A DNA string consists of the nucleotides A, C, G, and T. Some DNA strings can be converted into a protein, which is a nonempty sequence of amino acids. The conversion works as follows.

  1. Split the string from left to right into non-overlapping groups of 3 characters. Each group is called a codon. If 1 or 2 nucleotides remain at the end, ignore them. For example, the DNA string ACCTGTACG produces the codons ACC, TGT, and ACG in that order, while ACCTGTAC produces only ACC and TGT, ignoring the final AC.
  2. Using the given codon conversion table, replace each codon from left to right by its corresponding amino acid. If any codon is not in the table, the string cannot be converted into a protein. For example, if ACC maps to thr, TGT maps to cys, and ACG maps to thr, then ACCTGTACG is converted into thr cys thr.

A deletion removes one or more nucleotides from a DNA string. The remaining nucleotides keep their relative order. For example, after a deletion, ACTG could become ACG or CG, among other strings.

Given a DNA string and a codon conversion table, compute how many distinct proteins can be obtained after applying zero or more deletions.

Input

The first line contains the DNA string. Its length is at most 2,500.

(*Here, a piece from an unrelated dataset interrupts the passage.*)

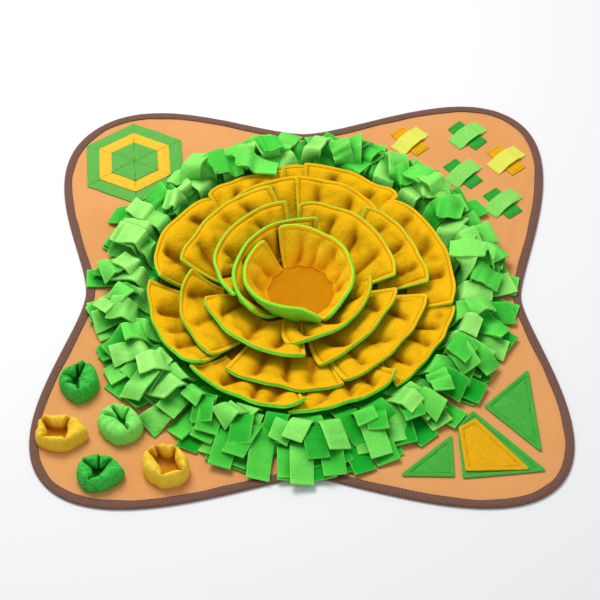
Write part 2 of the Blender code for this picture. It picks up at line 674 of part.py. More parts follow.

The second line contains M, the number of codons in the codon conversion table. M is at most 50.

Each of the next M lines contains one table entry: a codon followed by an amino acid. A codon is a length-3 string made only of A, C, G, and T. An amino acid is a nonempty string of length at most 20 consisting of uppercase or lowercase English letters. No codon appears more than once in the table.

Output

Print one line containing the number of distinct obtainable proteins modulo 1,000,000,007.